◆ **WRITTEN REQUEST**
Below is a block of data; give all of it again word for word.

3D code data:
↓↓↓
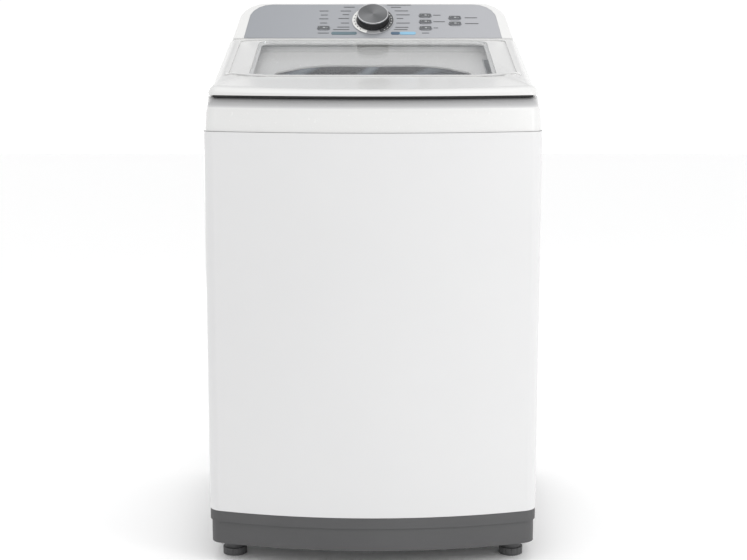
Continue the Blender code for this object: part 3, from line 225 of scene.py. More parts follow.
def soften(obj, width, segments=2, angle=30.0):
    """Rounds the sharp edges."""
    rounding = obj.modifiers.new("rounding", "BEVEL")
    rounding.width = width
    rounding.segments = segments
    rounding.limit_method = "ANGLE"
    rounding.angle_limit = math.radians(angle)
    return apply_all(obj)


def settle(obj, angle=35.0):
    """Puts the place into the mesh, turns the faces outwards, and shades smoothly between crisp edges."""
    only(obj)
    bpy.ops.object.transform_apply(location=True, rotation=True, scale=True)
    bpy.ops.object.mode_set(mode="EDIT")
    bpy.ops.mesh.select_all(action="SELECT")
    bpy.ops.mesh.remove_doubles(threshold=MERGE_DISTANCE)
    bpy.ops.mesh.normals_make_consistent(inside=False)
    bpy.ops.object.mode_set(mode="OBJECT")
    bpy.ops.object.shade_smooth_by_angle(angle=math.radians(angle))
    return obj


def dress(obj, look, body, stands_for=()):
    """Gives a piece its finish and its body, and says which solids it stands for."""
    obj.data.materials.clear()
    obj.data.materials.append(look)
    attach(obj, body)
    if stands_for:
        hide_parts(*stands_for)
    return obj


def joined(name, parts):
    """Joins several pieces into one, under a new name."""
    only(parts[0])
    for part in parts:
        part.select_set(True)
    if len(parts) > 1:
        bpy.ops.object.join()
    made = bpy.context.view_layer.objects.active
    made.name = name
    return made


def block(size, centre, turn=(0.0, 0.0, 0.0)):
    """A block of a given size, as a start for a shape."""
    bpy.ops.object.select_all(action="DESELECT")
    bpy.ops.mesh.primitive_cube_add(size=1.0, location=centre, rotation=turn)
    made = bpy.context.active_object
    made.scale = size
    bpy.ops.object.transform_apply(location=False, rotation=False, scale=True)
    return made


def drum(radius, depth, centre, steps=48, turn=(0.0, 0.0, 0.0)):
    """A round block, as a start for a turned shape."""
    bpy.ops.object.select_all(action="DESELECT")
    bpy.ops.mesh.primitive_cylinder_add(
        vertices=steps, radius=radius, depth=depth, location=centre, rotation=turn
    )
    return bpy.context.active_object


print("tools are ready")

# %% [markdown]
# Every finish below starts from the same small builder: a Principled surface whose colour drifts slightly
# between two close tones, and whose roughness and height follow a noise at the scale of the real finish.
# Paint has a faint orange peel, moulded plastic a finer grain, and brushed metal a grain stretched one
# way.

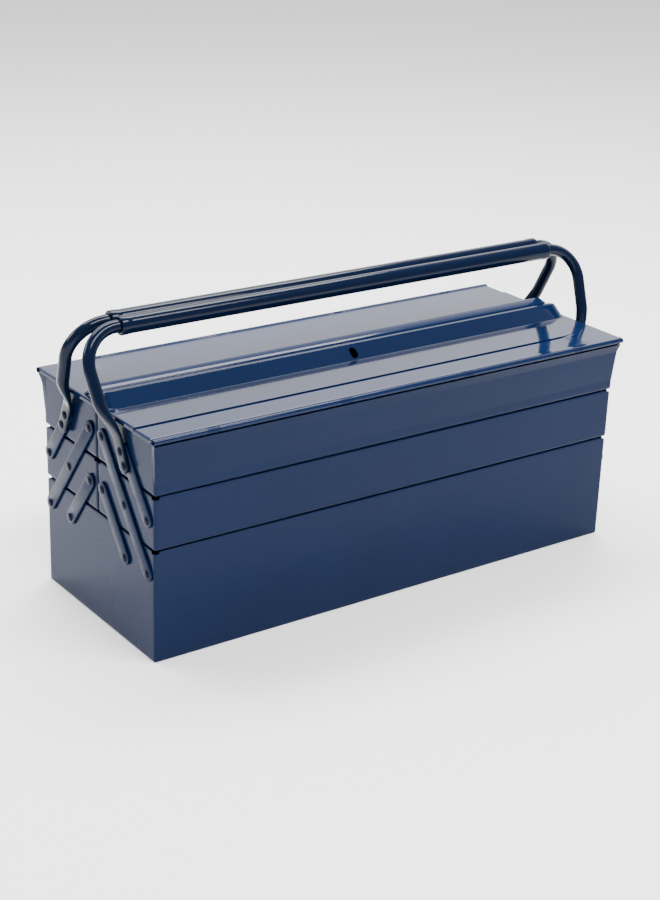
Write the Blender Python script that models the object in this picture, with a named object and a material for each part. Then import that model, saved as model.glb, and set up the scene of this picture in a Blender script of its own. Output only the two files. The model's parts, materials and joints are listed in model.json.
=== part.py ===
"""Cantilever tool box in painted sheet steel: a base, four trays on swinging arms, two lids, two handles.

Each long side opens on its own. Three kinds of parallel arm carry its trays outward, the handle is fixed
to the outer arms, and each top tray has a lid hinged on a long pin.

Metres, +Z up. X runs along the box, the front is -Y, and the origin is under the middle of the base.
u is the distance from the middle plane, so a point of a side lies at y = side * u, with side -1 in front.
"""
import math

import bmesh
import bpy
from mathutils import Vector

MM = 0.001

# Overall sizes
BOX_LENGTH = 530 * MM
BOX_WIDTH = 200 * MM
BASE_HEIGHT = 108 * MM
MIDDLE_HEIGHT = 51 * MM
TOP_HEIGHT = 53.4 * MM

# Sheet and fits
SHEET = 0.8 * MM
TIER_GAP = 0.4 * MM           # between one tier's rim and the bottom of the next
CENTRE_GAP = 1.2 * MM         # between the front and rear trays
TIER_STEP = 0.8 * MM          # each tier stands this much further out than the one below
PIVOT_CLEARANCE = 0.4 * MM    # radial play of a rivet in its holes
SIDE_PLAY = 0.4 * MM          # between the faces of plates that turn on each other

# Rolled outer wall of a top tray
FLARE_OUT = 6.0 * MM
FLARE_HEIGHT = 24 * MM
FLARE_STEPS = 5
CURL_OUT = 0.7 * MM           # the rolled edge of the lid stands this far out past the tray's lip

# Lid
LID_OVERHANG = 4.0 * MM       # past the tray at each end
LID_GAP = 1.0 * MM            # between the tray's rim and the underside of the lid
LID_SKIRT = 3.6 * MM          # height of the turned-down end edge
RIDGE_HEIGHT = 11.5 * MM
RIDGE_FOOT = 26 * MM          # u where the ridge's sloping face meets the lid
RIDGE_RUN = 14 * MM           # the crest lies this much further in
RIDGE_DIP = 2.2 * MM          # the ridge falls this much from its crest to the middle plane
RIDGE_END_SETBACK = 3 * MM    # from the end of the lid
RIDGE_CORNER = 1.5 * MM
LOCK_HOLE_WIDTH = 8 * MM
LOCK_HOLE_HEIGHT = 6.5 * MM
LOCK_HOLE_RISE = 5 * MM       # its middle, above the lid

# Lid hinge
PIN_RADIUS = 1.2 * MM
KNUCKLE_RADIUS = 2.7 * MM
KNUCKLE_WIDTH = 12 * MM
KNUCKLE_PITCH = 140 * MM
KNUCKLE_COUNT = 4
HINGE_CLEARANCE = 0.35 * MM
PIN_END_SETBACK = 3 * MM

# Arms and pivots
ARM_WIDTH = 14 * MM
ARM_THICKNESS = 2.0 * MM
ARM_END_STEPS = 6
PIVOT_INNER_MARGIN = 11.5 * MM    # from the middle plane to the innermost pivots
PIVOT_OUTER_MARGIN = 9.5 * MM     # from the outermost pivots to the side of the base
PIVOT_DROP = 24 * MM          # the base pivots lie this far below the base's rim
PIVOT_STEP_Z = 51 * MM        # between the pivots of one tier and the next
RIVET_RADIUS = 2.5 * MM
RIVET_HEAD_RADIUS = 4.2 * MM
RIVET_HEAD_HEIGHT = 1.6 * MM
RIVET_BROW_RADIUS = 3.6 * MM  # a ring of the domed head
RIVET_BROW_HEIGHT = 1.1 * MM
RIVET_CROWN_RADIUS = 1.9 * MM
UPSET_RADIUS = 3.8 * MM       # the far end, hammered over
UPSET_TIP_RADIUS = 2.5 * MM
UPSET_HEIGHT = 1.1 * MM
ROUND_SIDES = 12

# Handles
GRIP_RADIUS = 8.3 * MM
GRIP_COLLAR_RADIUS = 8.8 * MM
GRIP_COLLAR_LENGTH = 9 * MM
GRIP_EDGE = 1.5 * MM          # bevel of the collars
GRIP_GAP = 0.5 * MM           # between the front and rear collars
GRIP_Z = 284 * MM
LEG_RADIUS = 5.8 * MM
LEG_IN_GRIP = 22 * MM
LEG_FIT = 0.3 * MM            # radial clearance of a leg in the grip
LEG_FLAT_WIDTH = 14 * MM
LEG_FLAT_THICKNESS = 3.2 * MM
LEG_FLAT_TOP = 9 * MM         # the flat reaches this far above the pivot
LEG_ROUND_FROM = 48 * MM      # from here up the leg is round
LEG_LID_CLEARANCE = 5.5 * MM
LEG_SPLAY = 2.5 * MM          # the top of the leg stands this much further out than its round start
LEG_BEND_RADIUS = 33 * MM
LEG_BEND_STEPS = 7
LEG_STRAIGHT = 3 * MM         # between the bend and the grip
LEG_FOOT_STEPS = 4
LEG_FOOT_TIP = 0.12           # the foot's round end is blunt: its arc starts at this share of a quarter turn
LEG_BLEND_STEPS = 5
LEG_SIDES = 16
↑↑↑
◆ **TASK OUTPUT**
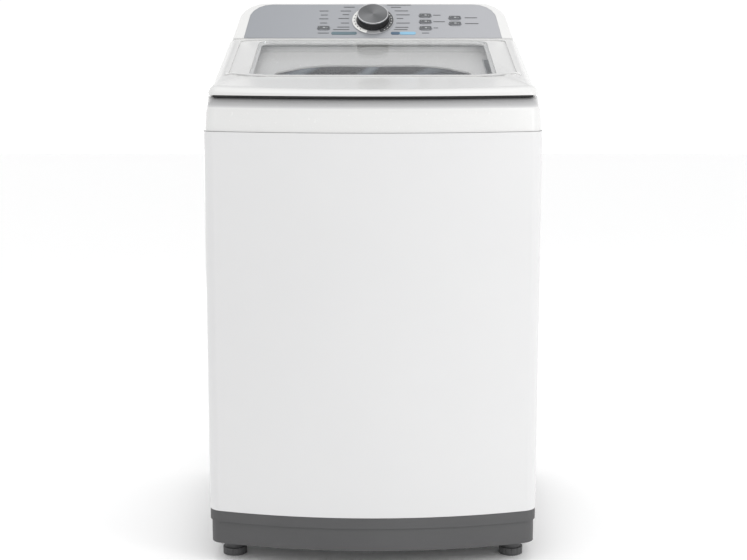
Continue the Blender code for this object: part 3, from line 225 of scene.py. More parts follow.
def soften(obj, width, segments=2, angle=30.0):
    """Rounds the sharp edges."""
    rounding = obj.modifiers.new("rounding", "BEVEL")
    rounding.width = width
    rounding.segments = segments
    rounding.limit_method = "ANGLE"
    rounding.angle_limit = math.radians(angle)
    return apply_all(obj)


def settle(obj, angle=35.0):
    """Puts the place into the mesh, turns the faces outwards, and shades smoothly between crisp edges."""
    only(obj)
    bpy.ops.object.transform_apply(location=True, rotation=True, scale=True)
    bpy.ops.object.mode_set(mode="EDIT")
    bpy.ops.mesh.select_all(action="SELECT")
    bpy.ops.mesh.remove_doubles(threshold=MERGE_DISTANCE)
    bpy.ops.mesh.normals_make_consistent(inside=False)
    bpy.ops.object.mode_set(mode="OBJECT")
    bpy.ops.object.shade_smooth_by_angle(angle=math.radians(angle))
    return obj


def dress(obj, look, body, stands_for=()):
    """Gives a piece its finish and its body, and says which solids it stands for."""
    obj.data.materials.clear()
    obj.data.materials.append(look)
    attach(obj, body)
    if stands_for:
        hide_parts(*stands_for)
    return obj


def joined(name, parts):
    """Joins several pieces into one, under a new name."""
    only(parts[0])
    for part in parts:
        part.select_set(True)
    if len(parts) > 1:
        bpy.ops.object.join()
    made = bpy.context.view_layer.objects.active
    made.name = name
    return made


def block(size, centre, turn=(0.0, 0.0, 0.0)):
    """A block of a given size, as a start for a shape."""
    bpy.ops.object.select_all(action="DESELECT")
    bpy.ops.mesh.primitive_cube_add(size=1.0, location=centre, rotation=turn)
    made = bpy.context.active_object
    made.scale = size
    bpy.ops.object.transform_apply(location=False, rotation=False, scale=True)
    return made


def drum(radius, depth, centre, steps=48, turn=(0.0, 0.0, 0.0)):
    """A round block, as a start for a turned shape."""
    bpy.ops.object.select_all(action="DESELECT")
    bpy.ops.mesh.primitive_cylinder_add(
        vertices=steps, radius=radius, depth=depth, location=centre, rotation=turn
    )
    return bpy.context.active_object


print("tools are ready")

# %% [markdown]
# Every finish below starts from the same small builder: a Principled surface whose colour drifts slightly
# between two close tones, and whose roughness and height follow a noise at the scale of the real finish.
# Paint has a faint orange peel, moulded plastic a finer grain, and brushed metal a grain stretched one
# way.

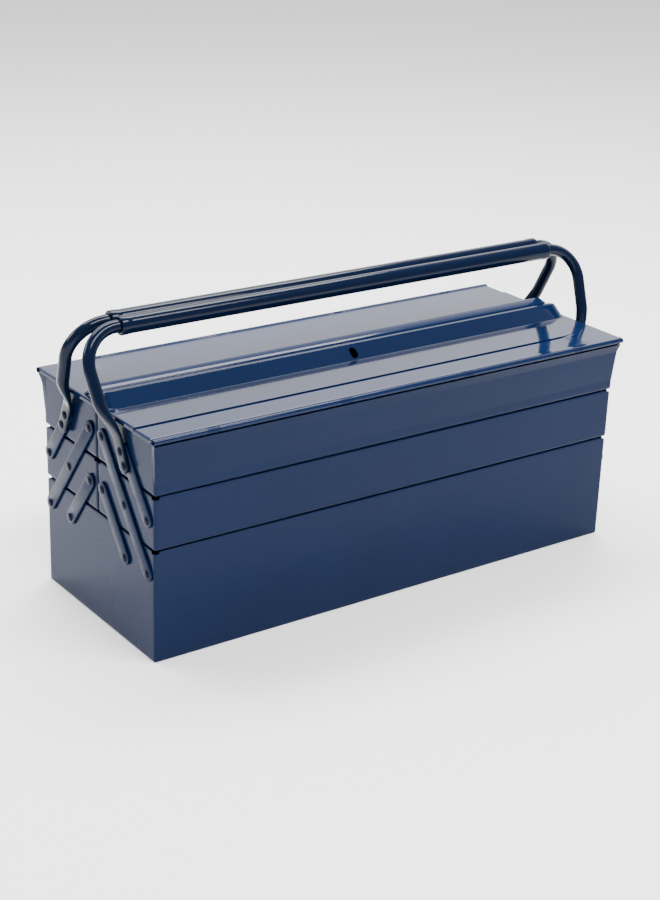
Write the Blender Python script that models the object in this picture, with a named object and a material for each part. Then import that model, saved as model.glb, and set up the scene of this picture in a Blender script of its own. Output only the two files. The model's parts, materials and joints are listed in model.json.
=== part.py ===
"""Cantilever tool box in painted sheet steel: a base, four trays on swinging arms, two lids, two handles.

Each long side opens on its own. Three kinds of parallel arm carry its trays outward, the handle is fixed
to the outer arms, and each top tray has a lid hinged on a long pin.

Metres, +Z up. X runs along the box, the front is -Y, and the origin is under the middle of the base.
u is the distance from the middle plane, so a point of a side lies at y = side * u, with side -1 in front.
"""
import math

import bmesh
import bpy
from mathutils import Vector

MM = 0.001

# Overall sizes
BOX_LENGTH = 530 * MM
BOX_WIDTH = 200 * MM
BASE_HEIGHT = 108 * MM
MIDDLE_HEIGHT = 51 * MM
TOP_HEIGHT = 53.4 * MM

# Sheet and fits
SHEET = 0.8 * MM
TIER_GAP = 0.4 * MM           # between one tier's rim and the bottom of the next
CENTRE_GAP = 1.2 * MM         # between the front and rear trays
TIER_STEP = 0.8 * MM          # each tier stands this much further out than the one below
PIVOT_CLEARANCE = 0.4 * MM    # radial play of a rivet in its holes
SIDE_PLAY = 0.4 * MM          # between the faces of plates that turn on each other

# Rolled outer wall of a top tray
FLARE_OUT = 6.0 * MM
FLARE_HEIGHT = 24 * MM
FLARE_STEPS = 5
CURL_OUT = 0.7 * MM           # the rolled edge of the lid stands this far out past the tray's lip

# Lid
LID_OVERHANG = 4.0 * MM       # past the tray at each end
LID_GAP = 1.0 * MM            # between the tray's rim and the underside of the lid
LID_SKIRT = 3.6 * MM          # height of the turned-down end edge
RIDGE_HEIGHT = 11.5 * MM
RIDGE_FOOT = 26 * MM          # u where the ridge's sloping face meets the lid
RIDGE_RUN = 14 * MM           # the crest lies this much further in
RIDGE_DIP = 2.2 * MM          # the ridge falls this much from its crest to the middle plane
RIDGE_END_SETBACK = 3 * MM    # from the end of the lid
RIDGE_CORNER = 1.5 * MM
LOCK_HOLE_WIDTH = 8 * MM
LOCK_HOLE_HEIGHT = 6.5 * MM
LOCK_HOLE_RISE = 5 * MM       # its middle, above the lid

# Lid hinge
PIN_RADIUS = 1.2 * MM
KNUCKLE_RADIUS = 2.7 * MM
KNUCKLE_WIDTH = 12 * MM
KNUCKLE_PITCH = 140 * MM
KNUCKLE_COUNT = 4
HINGE_CLEARANCE = 0.35 * MM
PIN_END_SETBACK = 3 * MM

# Arms and pivots
ARM_WIDTH = 14 * MM
ARM_THICKNESS = 2.0 * MM
ARM_END_STEPS = 6
PIVOT_INNER_MARGIN = 11.5 * MM    # from the middle plane to the innermost pivots
PIVOT_OUTER_MARGIN = 9.5 * MM     # from the outermost pivots to the side of the base
PIVOT_DROP = 24 * MM          # the base pivots lie this far below the base's rim
PIVOT_STEP_Z = 51 * MM        # between the pivots of one tier and the next
RIVET_RADIUS = 2.5 * MM
RIVET_HEAD_RADIUS = 4.2 * MM
RIVET_HEAD_HEIGHT = 1.6 * MM
RIVET_BROW_RADIUS = 3.6 * MM  # a ring of the domed head
RIVET_BROW_HEIGHT = 1.1 * MM
RIVET_CROWN_RADIUS = 1.9 * MM
UPSET_RADIUS = 3.8 * MM       # the far end, hammered over
UPSET_TIP_RADIUS = 2.5 * MM
UPSET_HEIGHT = 1.1 * MM
ROUND_SIDES = 12

# Handles
GRIP_RADIUS = 8.3 * MM
GRIP_COLLAR_RADIUS = 8.8 * MM
GRIP_COLLAR_LENGTH = 9 * MM
GRIP_EDGE = 1.5 * MM          # bevel of the collars
GRIP_GAP = 0.5 * MM           # between the front and rear collars
GRIP_Z = 284 * MM
LEG_RADIUS = 5.8 * MM
LEG_IN_GRIP = 22 * MM
LEG_FIT = 0.3 * MM            # radial clearance of a leg in the grip
LEG_FLAT_WIDTH = 14 * MM
LEG_FLAT_THICKNESS = 3.2 * MM
LEG_FLAT_TOP = 9 * MM         # the flat reaches this far above the pivot
LEG_ROUND_FROM = 48 * MM      # from here up the leg is round
LEG_LID_CLEARANCE = 5.5 * MM
LEG_SPLAY = 2.5 * MM          # the top of the leg stands this much further out than its round start
LEG_BEND_RADIUS = 33 * MM
LEG_BEND_STEPS = 7
LEG_STRAIGHT = 3 * MM         # between the bend and the grip
LEG_FOOT_STEPS = 4
LEG_FOOT_TIP = 0.12           # the foot's round end is blunt: its arc starts at this share of a quarter turn
LEG_BLEND_STEPS = 5
LEG_SIDES = 16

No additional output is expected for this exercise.